Welcome to the cupboard of broken toys — Part 12


All of my life I have been prone to fits of forgetfulness. It was one of the reasons why I ducked out of school before taking any exams. I was sure I would mess up and go completely blank. It always caused a great deal of dismay to my family, my friends, my teachers and, later, my officers and sergeants.

During my army service this caused me no end of stress. I remember one time, on exercise, we were doing a unit assault on a defended position. Our officer broke us down into a number of sections and I was in charge of one. My instructions went something like this:

“Right, Lance Bombardier. On the first signal, you move your section as stealthily as possible to the right-hand edge of that grove of trees. Do not expose yourself. Once the other sections are in position I will make the second signal and you will then advance towards the target in broken-order as a feint, while other sections Blah, Blah, Blah…” This was the point I zoned-out, while still nodding gravely.

“Remember, Lance Bombardier Lamb, your feint is crucial to the success of the assault.” Feint? Were we doing a feint? When and how? Assault? What assault?

We moved into position to start the operation but I couldn’t remember anything about what I was supposed to be doing. My section followed me trustingly as we moved into some random cover. At the first signal I asked if anyone could remind me what it was we were supposed to be doing. A sea of blank faces. At the second signal I moved in a vaguely hopeful way down a line of trees while chaos broke out around us. We got tangled with two other sections and the assault was called off.

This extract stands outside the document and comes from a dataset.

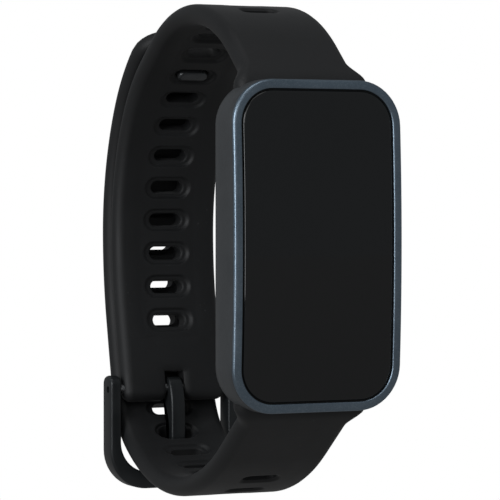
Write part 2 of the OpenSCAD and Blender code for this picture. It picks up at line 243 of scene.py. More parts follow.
def makeFinish(name, look):
    # one finish: two tones mixed by the patch mask, then flakes, dust and worn edges over them
    material = bpy.data.materials.new(name)
    material.use_nodes = True
    tree = material.node_tree
    shader = tree.nodes["Principled BSDF"]
    grain = useGroup(tree, grainGroup, {"Scale": look["grain"],
                                        "Patch Scale": look["patch"]})
    colour = mixColour(tree, grain.outputs["Patch"], look["tone"], look["tone2"])
    if "flake" in look:
        flakes = useGroup(tree, flakeGroup, {"Scale": look["flake"]})
        lift = mapRange(tree, flakes.outputs["Flake"], 0.55, 1.0, look["flakeAmount"])
        colour = mixColour(tree, lift, colour, look["flakeTone"])
    if "dust" in look:
        dust = useGroup(tree, dustGroup, {"Amount": look["dust"]})
        colour = mixColour(tree, dust.outputs["Mask"], colour, dustTone)
    if "wear" in look:
        wear = useGroup(tree, wearGroup, {"Amount": look["wear"]})
        colour = mixColour(tree, wear.outputs["Mask"], colour, look["wearTone"])
    tree.links.new(colour, shader.inputs["Base Color"])
    rough = addNode(tree, "ShaderNodeMapRange",
                    {"Value": grain.outputs["Patch"], "To Min": look["rough"][0],
                     "To Max": look["rough"][1]})
    tree.links.new(rough.outputs["Result"], shader.inputs["Roughness"])
    bump = addNode(tree, "ShaderNodeBump",
                   {"Strength": look["bump"], "Distance": look["rise"],
                    "Height": grain.outputs["Height"]})
    tree.links.new(bump.outputs["Normal"], shader.inputs["Normal"])
    shader.inputs["Sheen Roughness"].default_value = 0.4
    for title, key in (("Metallic", "metal"), ("Specular IOR Level", "specular"),
                       ("Sheen Weight", "sheen"), ("Coat Weight", "coat"),
                       ("Coat Roughness", "coatRough")):
        shader.inputs[title].default_value = look[key]
    return material


dustTone = (0.16, 0.165, 0.17)


def lookOf(tone, tone2, rough, grain, bump, **more):
    # two tones, the roughness range, the grain's scale and its bump's strength, then whatever
    # differs from a plain dielectric: metal, flake, wear, dust, coat and so on
    plainLook = {"patch": 120.0, "rise": 4e-5, "metal": 0.0, "specular": 0.5, "sheen": 0.0,
                 "coat": 0.0, "coatRough": 0.1}
    return {"tone": tone, "tone2": tone2, "rough": rough, "grain": float(grain), "bump": bump,
            **plainLook, **more}


finishLooks = {
    "silicone": lookOf((0.0105, 0.011, 0.0118), (0.013, 0.0136, 0.0146), (0.5, 0.6), 9000, 0.25,
        patch=90, rise=3e-5, specular=0.42, sheen=0.06, dust=0.18),
    "ringMetal": lookOf((0.2, 0.262, 0.325), (0.235, 0.303, 0.37), (0.3, 0.38), 14000, 0.3,
        metal=1.0, patch=200, rise=2e-5, flake=8000, flakeAmount=0.5, flakeTone=(0.34, 0.42, 0.5),
        wear=0.35, wearTone=(0.5, 0.56, 0.62)),
    "casePaint": lookOf((0.06, 0.065, 0.07), (0.072, 0.077, 0.082), (0.36, 0.44), 12000, 0.25,
        metal=0.35, patch=160, rise=2e-5, flake=11000, flakeAmount=0.25,
        flakeTone=(0.12, 0.13, 0.14), dust=0.12),
    "darkGlass": lookOf((0.004, 0.0046, 0.0052), (0.0048, 0.0054, 0.006), (0.035, 0.055), 4000,
        0.01, patch=60, rise=1e-5, specular=0.55, coat=0.3, coatRough=0.03),
    "gasketRubber": lookOf((0.002, 0.0022, 0.0022), (0.003, 0.0032, 0.0032), (0.55, 0.7), 8000, 0.2,
        specular=0.25),
    "buckleMetal": lookOf((0.02, 0.0225, 0.0245), (0.026, 0.029, 0.031), (0.3, 0.4), 10000, 0.25,
        metal=0.4, patch=220, rise=2e-5, wear=0.4, wearTone=(0.12, 0.13, 0.135), coat=0.15,
        coatRough=0.25),
    "springSteel": lookOf((0.36, 0.37, 0.38), (0.44, 0.45, 0.46), (0.24, 0.36), 9000, 0.15,
        metal=1.0, patch=300, rise=2e-5, wear=0.3, wearTone=(0.6, 0.6, 0.6)),
    "studMetal": lookOf((0.085, 0.09, 0.095), (0.11, 0.115, 0.12), (0.26, 0.36), 9000, 0.15,
        metal=0.8, patch=400, wear=0.3, wearTone=(0.3, 0.3, 0.3)),
    "rearPlastic": lookOf((0.01, 0.0105, 0.011), (0.0125, 0.013, 0.0135), (0.22, 0.3), 6000, 0.08,
        patch=70, coat=0.4, coatRough=0.12, dust=0.12),
    "sensorGlass": lookOf((0.006, 0.005, 0.008), (0.008, 0.007, 0.01), (0.04, 0.07), 4000, 0.01,
        coat=0.5, coatRough=0.03),
    "contactGold": lookOf((0.72, 0.5, 0.22), (0.8, 0.58, 0.28), (0.22, 0.34), 12000, 0.15,
        metal=1.0, wear=0.3, wearTone=(0.85, 0.7, 0.45)),
    "magnetSteel": lookOf((0.3, 0.3, 0.31), (0.36, 0.36, 0.37), (0.35, 0.5), 7000, 0.2, metal=1.0),
    "circuitBoard": lookOf((0.01, 0.06, 0.028), (0.014, 0.082, 0.038), (0.3, 0.45), 5000, 0.3,
        patch=700, coat=0.3),
    "lampLens": lookOf((0.1, 0.55, 0.22), (0.16, 0.66, 0.3), (0.2, 0.3), 5000, 0.1, patch=900),
    "batteryFoil": lookOf((0.4, 0.42, 0.43), (0.5, 0.52, 0.53), (0.3, 0.48), 1800, 0.35, metal=0.8,
        patch=260, rise=6e-5),
    "stampedSteel": lookOf((0.46, 0.47, 0.48), (0.54, 0.55, 0.56), (0.28, 0.4), 6000, 0.2,
        metal=1.0, patch=350),
    "chipResin": lookOf((0.012, 0.012, 0.013), (0.018, 0.018, 0.019), (0.42, 0.55), 9000, 0.3),
    "frameMagnesium": lookOf((0.12, 0.12, 0.125), (0.16, 0.16, 0.165), (0.4, 0.55), 5000, 0.35,
        metal=0.7),
    "motorWeight": lookOf((0.26, 0.24, 0.2), (0.33, 0.3, 0.25), (0.35, 0.5), 7000, 0.25, metal=1.0),
    "switchPlastic": lookOf((0.55, 0.53, 0.48), (0.62, 0.6, 0.55), (0.35, 0.5), 6000, 0.15),
    "panelBlack": lookOf((0.004, 0.004, 0.006), (0.006, 0.006, 0.009), (0.1, 0.16), 6000, 0.05),
}
finishes = {name: makeFinish(name, look) for name, look in finishLooks.items()}
print("finishes made:", len(finishes))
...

The de-briefing did not go well.

My doctors and therapists notice this distressing tendency and are concerned. For example, one time I am doing the tea trolley at the day centre and I forget to use tea bags and serve up a pot of hot water. I peer inside the pot in confusion. A small enough thing I suppose. On another occasion, I wander into someone else’s group meeting. They look surprised but not hostile. There are lots of little incidents like this.

They think it might be my meds and start changing them. If they had simply asked me I might have been able to reassure them on the point, but as always, I am kept in the dark. This does mean that I will occasionally revert to zombie-status as the new meds kick-in which, in itself, is a distressing thing.

They now consider I am no longer so vulnerable as to need constant staff escort. Other patients can now accompany me down town.

Sue Sullivan returns for another stay on Ward 10.

“What the Hell are you doing still here?” She demands in her refreshingly forthright way.

I tell her all about it. Coming out. Downgrading. How they keep changing my meds. She is as supportive as anyone could be and I greatly appreciate it. We start palling around. Shortly after this, Joe Crabbe returns to the Ward. He had been on extended leave but had become anxious and stressed, so they recalled him.

Sue tells him about My Big Revelation and he laughs.

“We knew you were gay from the first time we met you.” He tells me.

“Well, you could have said something,” I grumble moodily. “It seems like I’m the last person to find out anything around here. Anyway, don’t you mind?”

“Of course not. I’m gay.” How could he not be? I realise how much I value his friendship, his support and his gentle discretion. He respected my privacy when he could have been a pain. I forgive him all his annoyances. Until the next time he pisses me off, that is.

One Wednesday, after Ward Group, Sue gets day passes for us and we go into Woolwich. We are able to show them at the cinema for free admission. It feels like ages since I have been to the pictures.

As we take seats in the auditorium I find my mind wandering. I think my new meds must be affecting my concentration. The adverts finish and the credits roll. The film begins. I find it incredibly dull. The opening scene has a man in a lecture theatre droning on about something-or-other. I’m not really paying too much attention. Then, all of a sudden, his head explodes. For me, the next hour and a half is a procession of disjointed episodes of people dying in unexpected and exciting ways. By the middle of the film I have forgotten how it started and by the end of the film I have absolutely no idea what has been going on.

I stagger out onto the pavement feeling utterly mind-blasted. The film was called ‘Scanners’ by David Cronenberg. I later discover that it becomes a cult classic. At the time I was shocked, confused and almost prostrated in incomprehension. Sue and Joe take me to a pub, where I can sit down to recover. I have a pint of beer. The first for as long as I can remember. It is Young’s Ordinary. It is absolutely delicious but they won’t let me have another. They don’t want me getting in trouble with the Ward Sister. No one wants that.

When I return to the ward I have just about recovered from the film and the beer. It is only 6pm and I am completely exhausted. I really need to get off the meds.